→ **Material**
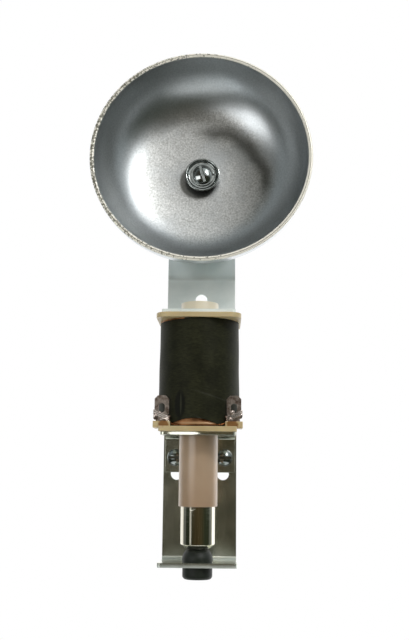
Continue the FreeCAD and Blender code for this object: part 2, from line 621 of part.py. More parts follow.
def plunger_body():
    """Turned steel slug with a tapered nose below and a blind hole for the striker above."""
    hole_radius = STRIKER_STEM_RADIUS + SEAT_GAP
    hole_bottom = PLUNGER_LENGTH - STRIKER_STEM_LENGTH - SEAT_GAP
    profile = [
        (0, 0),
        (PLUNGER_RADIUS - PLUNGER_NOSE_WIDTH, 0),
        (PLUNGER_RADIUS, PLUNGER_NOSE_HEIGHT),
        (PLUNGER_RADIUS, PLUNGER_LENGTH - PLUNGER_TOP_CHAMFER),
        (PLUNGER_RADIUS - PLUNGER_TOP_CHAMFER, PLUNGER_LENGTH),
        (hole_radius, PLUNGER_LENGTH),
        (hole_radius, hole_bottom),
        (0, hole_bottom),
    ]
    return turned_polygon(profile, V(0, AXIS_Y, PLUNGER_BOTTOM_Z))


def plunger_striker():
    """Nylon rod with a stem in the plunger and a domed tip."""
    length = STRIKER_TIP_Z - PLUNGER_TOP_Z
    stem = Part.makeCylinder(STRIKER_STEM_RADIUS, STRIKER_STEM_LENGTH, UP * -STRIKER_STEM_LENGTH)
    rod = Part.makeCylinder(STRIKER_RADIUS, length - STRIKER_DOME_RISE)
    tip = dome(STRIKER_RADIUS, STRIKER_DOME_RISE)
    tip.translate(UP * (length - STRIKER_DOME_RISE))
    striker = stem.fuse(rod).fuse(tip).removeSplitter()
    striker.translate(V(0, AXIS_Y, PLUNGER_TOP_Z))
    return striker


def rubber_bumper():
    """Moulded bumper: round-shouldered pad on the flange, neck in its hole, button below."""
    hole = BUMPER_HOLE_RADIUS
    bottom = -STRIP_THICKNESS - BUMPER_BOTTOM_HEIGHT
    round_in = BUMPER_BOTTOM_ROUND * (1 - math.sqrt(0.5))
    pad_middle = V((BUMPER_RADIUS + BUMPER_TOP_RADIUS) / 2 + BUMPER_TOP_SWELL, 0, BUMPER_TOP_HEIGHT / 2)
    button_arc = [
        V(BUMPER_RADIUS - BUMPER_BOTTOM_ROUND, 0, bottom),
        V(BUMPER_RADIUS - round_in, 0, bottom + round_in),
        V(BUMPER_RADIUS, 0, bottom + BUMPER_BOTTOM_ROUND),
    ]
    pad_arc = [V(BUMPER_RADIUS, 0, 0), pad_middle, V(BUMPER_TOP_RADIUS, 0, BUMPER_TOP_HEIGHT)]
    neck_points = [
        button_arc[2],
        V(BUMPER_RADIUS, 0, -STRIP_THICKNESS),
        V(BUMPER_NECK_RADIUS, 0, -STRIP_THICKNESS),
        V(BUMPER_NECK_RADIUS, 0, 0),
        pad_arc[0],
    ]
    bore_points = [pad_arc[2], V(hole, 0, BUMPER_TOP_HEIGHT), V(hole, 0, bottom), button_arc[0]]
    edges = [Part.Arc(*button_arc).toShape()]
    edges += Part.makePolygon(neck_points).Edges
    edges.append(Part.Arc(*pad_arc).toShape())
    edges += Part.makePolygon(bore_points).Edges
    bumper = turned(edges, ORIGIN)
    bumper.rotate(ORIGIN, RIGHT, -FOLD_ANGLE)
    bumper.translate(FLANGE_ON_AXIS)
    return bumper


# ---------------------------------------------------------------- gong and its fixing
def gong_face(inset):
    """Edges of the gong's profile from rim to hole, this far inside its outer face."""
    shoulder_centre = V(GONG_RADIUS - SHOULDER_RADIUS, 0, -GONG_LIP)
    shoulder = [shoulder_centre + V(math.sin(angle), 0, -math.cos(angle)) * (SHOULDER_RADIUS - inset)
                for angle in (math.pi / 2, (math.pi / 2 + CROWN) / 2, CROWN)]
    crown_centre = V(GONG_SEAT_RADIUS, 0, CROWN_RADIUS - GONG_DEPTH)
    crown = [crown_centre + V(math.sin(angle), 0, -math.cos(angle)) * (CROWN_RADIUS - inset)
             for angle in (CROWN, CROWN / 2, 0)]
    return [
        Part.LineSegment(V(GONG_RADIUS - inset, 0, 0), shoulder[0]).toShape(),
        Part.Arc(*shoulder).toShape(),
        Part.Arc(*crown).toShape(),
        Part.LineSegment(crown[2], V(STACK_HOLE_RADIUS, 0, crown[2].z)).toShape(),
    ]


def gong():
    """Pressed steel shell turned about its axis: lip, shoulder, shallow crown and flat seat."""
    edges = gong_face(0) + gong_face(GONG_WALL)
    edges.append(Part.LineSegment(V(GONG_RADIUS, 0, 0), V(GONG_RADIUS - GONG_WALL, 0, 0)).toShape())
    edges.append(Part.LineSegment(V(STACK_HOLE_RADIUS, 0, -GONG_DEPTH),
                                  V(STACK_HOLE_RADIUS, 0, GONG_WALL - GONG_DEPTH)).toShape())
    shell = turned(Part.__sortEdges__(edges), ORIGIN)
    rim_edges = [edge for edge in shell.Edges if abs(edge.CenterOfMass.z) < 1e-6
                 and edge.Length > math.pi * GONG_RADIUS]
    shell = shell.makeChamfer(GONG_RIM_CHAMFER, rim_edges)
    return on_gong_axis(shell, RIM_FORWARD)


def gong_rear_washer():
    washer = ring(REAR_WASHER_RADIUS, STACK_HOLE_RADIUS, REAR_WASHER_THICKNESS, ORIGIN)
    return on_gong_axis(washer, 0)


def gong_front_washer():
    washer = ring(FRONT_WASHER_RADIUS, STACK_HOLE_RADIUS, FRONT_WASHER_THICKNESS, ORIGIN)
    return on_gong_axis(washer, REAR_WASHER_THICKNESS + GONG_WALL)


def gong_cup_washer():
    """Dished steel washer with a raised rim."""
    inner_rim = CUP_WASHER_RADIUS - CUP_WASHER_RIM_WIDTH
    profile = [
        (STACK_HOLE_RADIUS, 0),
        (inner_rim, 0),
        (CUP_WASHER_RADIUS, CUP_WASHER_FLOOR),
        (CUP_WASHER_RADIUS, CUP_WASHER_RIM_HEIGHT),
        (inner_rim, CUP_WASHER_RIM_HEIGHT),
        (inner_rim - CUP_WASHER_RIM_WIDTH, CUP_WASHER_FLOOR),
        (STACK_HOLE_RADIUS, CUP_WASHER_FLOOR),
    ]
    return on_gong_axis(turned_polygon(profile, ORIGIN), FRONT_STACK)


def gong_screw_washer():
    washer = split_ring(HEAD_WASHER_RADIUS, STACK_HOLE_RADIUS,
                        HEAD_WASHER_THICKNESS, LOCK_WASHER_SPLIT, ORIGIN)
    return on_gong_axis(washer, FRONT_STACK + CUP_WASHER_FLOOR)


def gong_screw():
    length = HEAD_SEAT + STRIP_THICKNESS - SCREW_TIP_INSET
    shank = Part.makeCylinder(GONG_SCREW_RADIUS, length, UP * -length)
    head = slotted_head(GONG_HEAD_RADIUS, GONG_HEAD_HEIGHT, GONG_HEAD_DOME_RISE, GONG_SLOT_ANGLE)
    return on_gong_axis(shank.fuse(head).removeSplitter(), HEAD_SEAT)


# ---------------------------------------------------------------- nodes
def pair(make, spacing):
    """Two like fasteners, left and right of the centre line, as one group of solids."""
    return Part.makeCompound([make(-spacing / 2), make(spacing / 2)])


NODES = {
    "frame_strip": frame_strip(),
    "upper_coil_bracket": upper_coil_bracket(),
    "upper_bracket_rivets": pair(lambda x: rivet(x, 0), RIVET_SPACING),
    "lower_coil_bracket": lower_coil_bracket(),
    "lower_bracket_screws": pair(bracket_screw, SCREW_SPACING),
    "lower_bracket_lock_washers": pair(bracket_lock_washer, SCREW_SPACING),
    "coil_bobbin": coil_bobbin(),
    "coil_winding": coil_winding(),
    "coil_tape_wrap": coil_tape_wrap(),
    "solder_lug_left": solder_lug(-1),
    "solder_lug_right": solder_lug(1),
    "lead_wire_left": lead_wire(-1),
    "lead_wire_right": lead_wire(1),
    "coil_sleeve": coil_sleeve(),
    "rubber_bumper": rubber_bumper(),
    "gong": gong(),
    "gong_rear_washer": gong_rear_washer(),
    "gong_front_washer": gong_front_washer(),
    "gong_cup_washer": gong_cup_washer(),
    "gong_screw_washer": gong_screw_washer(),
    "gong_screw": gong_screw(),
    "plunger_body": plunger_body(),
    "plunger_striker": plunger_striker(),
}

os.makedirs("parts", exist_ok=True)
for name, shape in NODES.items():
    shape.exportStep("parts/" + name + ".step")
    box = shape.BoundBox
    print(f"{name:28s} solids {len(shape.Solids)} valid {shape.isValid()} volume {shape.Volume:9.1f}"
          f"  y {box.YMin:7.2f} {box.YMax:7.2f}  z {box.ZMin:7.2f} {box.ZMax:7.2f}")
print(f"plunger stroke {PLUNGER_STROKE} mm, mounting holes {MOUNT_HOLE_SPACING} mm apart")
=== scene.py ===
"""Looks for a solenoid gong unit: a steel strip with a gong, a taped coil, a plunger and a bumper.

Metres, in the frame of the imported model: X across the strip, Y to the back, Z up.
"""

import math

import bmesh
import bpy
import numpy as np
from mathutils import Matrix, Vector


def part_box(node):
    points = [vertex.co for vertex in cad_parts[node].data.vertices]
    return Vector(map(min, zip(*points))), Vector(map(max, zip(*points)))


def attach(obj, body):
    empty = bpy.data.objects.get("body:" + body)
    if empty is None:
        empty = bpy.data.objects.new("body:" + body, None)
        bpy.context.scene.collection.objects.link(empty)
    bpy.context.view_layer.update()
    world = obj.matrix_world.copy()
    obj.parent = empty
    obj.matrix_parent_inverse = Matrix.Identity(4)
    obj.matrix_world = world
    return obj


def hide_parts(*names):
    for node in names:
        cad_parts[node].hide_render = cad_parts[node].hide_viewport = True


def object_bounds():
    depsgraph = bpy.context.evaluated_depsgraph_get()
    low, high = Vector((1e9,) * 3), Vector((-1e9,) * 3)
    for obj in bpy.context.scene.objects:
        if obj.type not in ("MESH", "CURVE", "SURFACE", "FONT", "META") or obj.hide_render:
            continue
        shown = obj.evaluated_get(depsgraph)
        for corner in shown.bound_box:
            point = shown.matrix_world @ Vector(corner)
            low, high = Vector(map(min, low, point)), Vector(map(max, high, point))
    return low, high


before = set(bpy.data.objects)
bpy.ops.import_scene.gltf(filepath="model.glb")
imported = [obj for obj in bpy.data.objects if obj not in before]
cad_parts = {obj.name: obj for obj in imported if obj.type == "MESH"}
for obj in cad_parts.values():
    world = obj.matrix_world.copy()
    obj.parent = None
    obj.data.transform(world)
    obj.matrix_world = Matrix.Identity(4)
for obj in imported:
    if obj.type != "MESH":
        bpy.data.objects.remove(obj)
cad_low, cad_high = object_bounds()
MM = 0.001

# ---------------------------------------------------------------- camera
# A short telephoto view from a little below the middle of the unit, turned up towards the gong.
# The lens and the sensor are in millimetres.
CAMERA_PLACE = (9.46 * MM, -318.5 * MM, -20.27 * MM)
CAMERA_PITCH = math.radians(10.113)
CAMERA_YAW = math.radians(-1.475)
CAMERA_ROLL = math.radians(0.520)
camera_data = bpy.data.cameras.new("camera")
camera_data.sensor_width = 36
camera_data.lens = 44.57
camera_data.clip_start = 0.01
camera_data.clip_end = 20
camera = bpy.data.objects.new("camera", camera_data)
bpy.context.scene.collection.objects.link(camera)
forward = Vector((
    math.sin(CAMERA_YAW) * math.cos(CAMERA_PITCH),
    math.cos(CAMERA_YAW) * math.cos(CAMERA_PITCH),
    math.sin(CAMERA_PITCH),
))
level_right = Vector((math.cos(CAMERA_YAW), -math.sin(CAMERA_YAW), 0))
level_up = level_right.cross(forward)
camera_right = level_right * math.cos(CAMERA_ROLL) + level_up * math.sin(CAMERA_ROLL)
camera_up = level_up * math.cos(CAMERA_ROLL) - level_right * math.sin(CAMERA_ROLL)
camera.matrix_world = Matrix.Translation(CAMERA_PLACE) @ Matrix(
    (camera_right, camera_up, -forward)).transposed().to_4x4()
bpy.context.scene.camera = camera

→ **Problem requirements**
Copy out exactly the lines running from the one with "box = shape.BoundBox" to the one with "zip(*points))), Vector(map(max, zip(*points)))", including both ends, and nothing more.

→ **Result of this exercise**
    box = shape.BoundBox
    print(f"{name:28s} solids {len(shape.Solids)} valid {shape.isValid()} volume {shape.Volume:9.1f}"
          f"  y {box.YMin:7.2f} {box.YMax:7.2f}  z {box.ZMin:7.2f} {box.ZMax:7.2f}")
print(f"plunger stroke {PLUNGER_STROKE} mm, mounting holes {MOUNT_HOLE_SPACING} mm apart")
=== scene.py ===
"""Looks for a solenoid gong unit: a steel strip with a gong, a taped coil, a plunger and a bumper.

Metres, in the frame of the imported model: X across the strip, Y to the back, Z up.
"""

import math

import bmesh
import bpy
import numpy as np
from mathutils import Matrix, Vector


def part_box(node):
    points = [vertex.co for vertex in cad_parts[node].data.vertices]
    return Vector(map(min, zip(*points))), Vector(map(max, zip(*points)))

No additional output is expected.